Целые часы я проводил в моей любимой лавочке, где симпатичный японец вынимал из папок "для любителей" все новые и новые скрытые у него чудеса. Вспоминается особый экзотический запах этой сказочной лавочки, длинные черные усы старого милого японца и его таинственный голос, когда он полушепотом на ухо объявлял: "Для вас я имею что-то совсем особенное", - и он вынимал из своей сокровищницы какой-нибудь особенный изысканный лист. Публике показывались более простые и вульгарные оттиски. Мне был открыт кредит и, когда получался перевод из России, я спешил, как на праздник, за отложенными для меня любимыми гравюрами. Каюсь задним числом, что я раз в письме наврал отцу: сообщив, что "уголь очень вздорожал", я просил его прибавить дополнительную сумму. У моего японца как раз был получен необычайно высокого качества товар, обогативший мою коллекцию. Еще более обогатилась она впоследствии, когда я у Бинга в Париже и в Берлине обретал "уники". Об одном из них, портрет женщины Утамаро на фоне старого серебра, необычайной утонченности, я не могу не вспомнить без щемящего чувства.

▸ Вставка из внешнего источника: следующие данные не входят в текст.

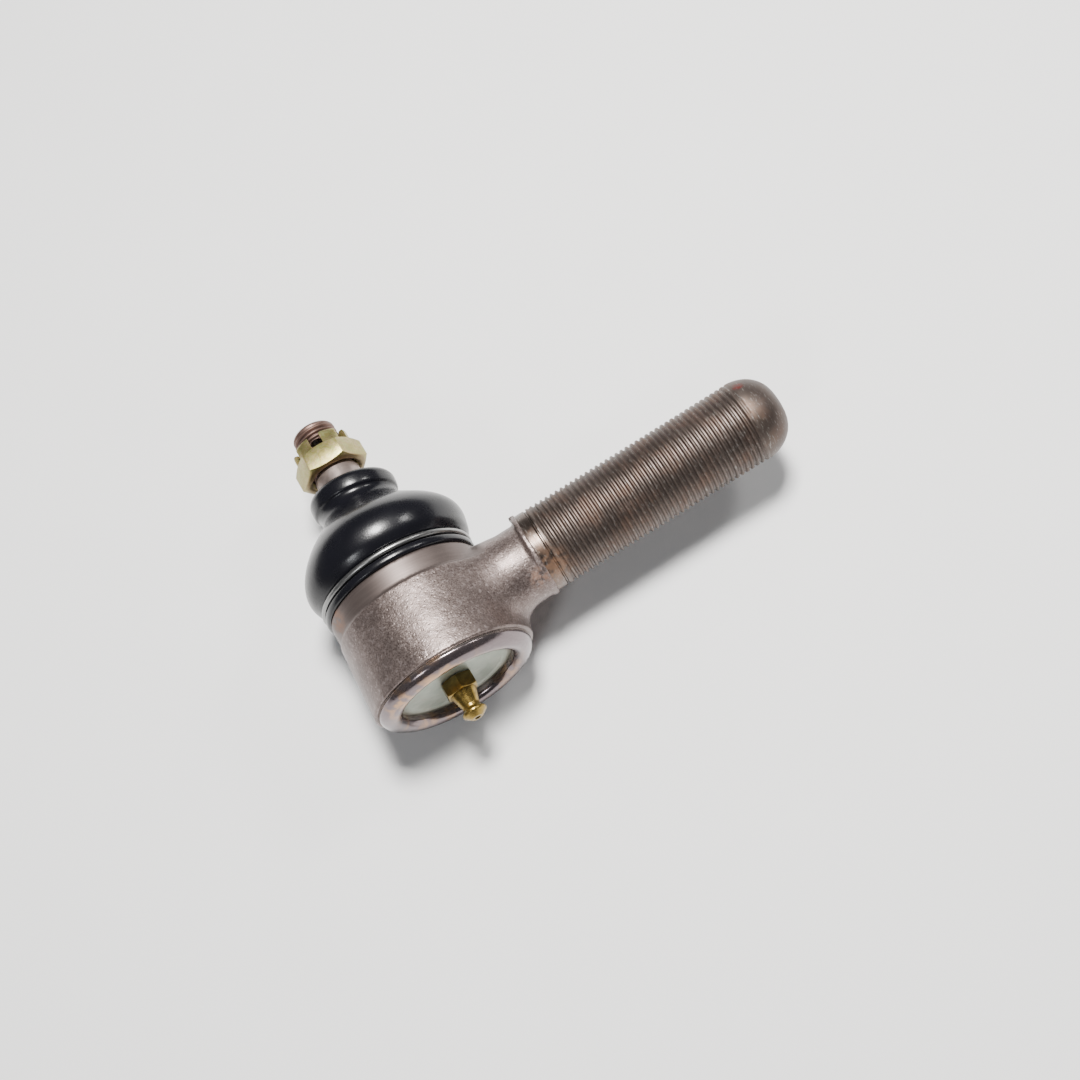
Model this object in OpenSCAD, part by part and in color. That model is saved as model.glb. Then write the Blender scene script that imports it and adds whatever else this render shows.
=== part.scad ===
// Greasable tie rod end with a male-threaded shank.
// The origin is the centre of the ball. The shank points along +X, the stud
// along +Y, and the cover with its grease nipple faces -Y.

/* [Shank] */
// Major diameter of the shank thread
shank_d = 22; // [18:0.5:27]
// Pitch of the shank thread
shank_pitch = 1.5; // [1.25:0.25:2]
// Distance from the ball centre to the tip of the shank
shank_reach = 106; // [88:1:140]
// Distance from the socket's outer wall to the first thread
thread_offset = 14.6; // [12:0.1:22]
// Axial length of the rounded nose on the shank
nose_len = 9.5; // [3:0.5:10]
// Diameter of the flat end of the shank
nose_d = 6; // [5:0.5:16]
// How much the forged neck's radius falls below the shank's
neck_waist = 0.8; // [0.6:0.1:2]
// Drop of the neck's upper side below the turned band, at the socket
neck_drop = 0.1; // [0.1:0.1:2]
// Sideways shift of the forged neck towards the cover
neck_shift = 1; // [0:0.1:2]

/* [Socket] */
// Wall of the socket around the bearing bore, at the cover end
socket_wall = 6.4; // [5:0.1:9]
// How much the socket's radius shrinks towards the stud end
socket_taper = 1.2; // [0:0.1:2]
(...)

Но чары этой лавочки этим не ограничивались, мне там кружила голову красота чучел самых разнообразных колибри и райских птиц, сверкавших как Драгоценные камни в пахнувшей камфорой витрине, откуда японец своей желтой костлявой рукой бережно их вынимал, чтобы раздразнить меня еще более. Эти ювелирные произведения природы конкурировали лишь с бразильскими бабочками, не менее их драгоценными по переливчатым, словно фосфоресцирующим тонам. Всё это любовно постепенно собиралось и радовало меня потом в России до того времени, когда было потеряно решительно всё. Что сделали большевики с этими крупными, драгоценными произведениями природы и не скрутили ли они папиросы из нежной бумаги с дорогими для меня Иерошигэ и Утамаро? Прикосновение их руки, во всяком случае, было менее любовно-бережное, чем у моего старого мюнхенского японца. Я ненавидел обычные собрания бабочек, скучно размещенных на булавках под номерами. Потому я поместил их под большим четырехугольным ящиком-витриной, словно порхающих на тонких ветвях сухого дерева. Как живые, они переливались всеми цветами радуги.
Необыкновенная история произошла со мной при дальнейшем собирании японских гравюр в Петербурге, перед войной с Японией.

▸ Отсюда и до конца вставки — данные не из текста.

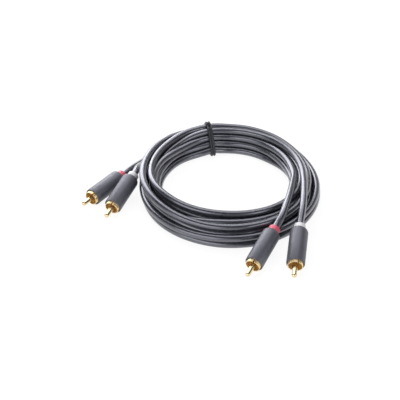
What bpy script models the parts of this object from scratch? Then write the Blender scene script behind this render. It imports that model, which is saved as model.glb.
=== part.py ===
"""Audio video cable: two slim audio strands wound into one flat coil, each strand ending in a phono plug
on the left and another at the front, with a twist tie round the back of the coil.

Metres, +Z up. The coil and the left red plug lie on Z = 0, and the origin is under the middle of the cable.
"""

from math import asin, ceil, cos, pi, radians, sin

import bmesh
import bpy
from mathutils import Vector
from mathutils.geometry import convex_hull_2d

# Clearance between neighbouring solids
GAP = 0.0003

# Strand
STRAND_DIAMETER = 0.0046

# Coil: a stack of strands turned round its centre. The corners are counted in strand diameters,
# outwards from the innermost strands and up from the ground.
COIL_CENTRE = (0.01761, 0.01355)
COIL_INNER_RADIUS = 0.043
STACK_BOTTOM = ((0.0, 0.5), (3.3, 0.5))
STACK_TOP = ((3.25, 1.35), (2.15, 2.8), (1.35, 2.8), (0.0, 2.1))
COIL_STEPS = 64
ARC_POINTS = 12

# Twist tie: two coated wires side by side, round the coil left of its back, ends twisted on top
TIE_AZIMUTH = radians(-12.8)
TIE_WIRE_RADIUS = 0.0008
TIE_WIRE_SPACING = 0.0018
TIE_WEB = 0.0006
TIE_TAIL_LENGTH = 0.0032
TIE_TAIL_TURNS = 1.0
TIE_TAIL_ROOT_ANGLE = radians(30)
TIE_TAIL_YAW = radians(10)
TIE_TAIL_PITCH = radians(3)
TIE_TAIL_STEPS = 14
TIE_ARC_POINTS = 9

# Moulded shell of a plug. Along a plug, z runs back from the shell's front face.
SHELL_RADIUS = 0.0057
SHELL_LENGTH = 0.0267
SHELL_FRONT_CHAMFER = 0.0003
SHELL_SHOULDER_DEPTH = 0.0028
SHELL_REAR_FACE_RADIUS = 0.0038
SHELL_CAVITY_RADIUS = 0.0042
SHELL_REAR_WALL = 0.0052
SHELL_STEPS = 30

# Ground collar: a slotted cup seated in the shell's front bore
COLLAR_RADIUS = 0.0047
COLLAR_WALL = 0.00055
COLLAR_REACH = 0.0018
COLLAR_SEAT = 0.0065
COLLAR_BASE = 0.0012
COLLAR_LIP = 0.0002
SLOT_WIDTH = 0.0008
SLOT_LENGTH = 0.0042
SLOT_ANGLES = (radians(45), radians(135))
COLLAR_STEPS = 32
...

Ко мне повадился торговец японец, узнавший (от кого - неизвестно), что я собираю гравюры. Приносил он их в большом количестве, и плохие, и среднего качества, а также и самого лучшего, лубочные и ценные, видимо плохо разбираясь, столь же в оценке их, сколько и в их качестве. Носил он их и Грабарю, и мы изумлялись их дешевизне, позволившей значительно пополнить наши без того уже содержательные собрания. Такая оказия словно с неба свалилась!
Когда японец меня не заставал дома, он подолгу ждал меня, терпеливо беседуя с моим старым словоохотливым слугой Федором, расхваливавшим мне его "обходительность". "Хоть и торговец, а такой деликатный и видать умный". Каково было наше изумление, когда мы впоследствии в иллюстрированном журнале признали в богато увешанном орденами адмирале японского флота нашего японца-торговца гравюрами, каждая черточка лица которого нам была так хорошо известна. Как оказалось, он под разными личинами шпионил в Петербурге. Он много со мной говорил, но от меня полезных тайн не узнал: это сознание было для меня успокоительно.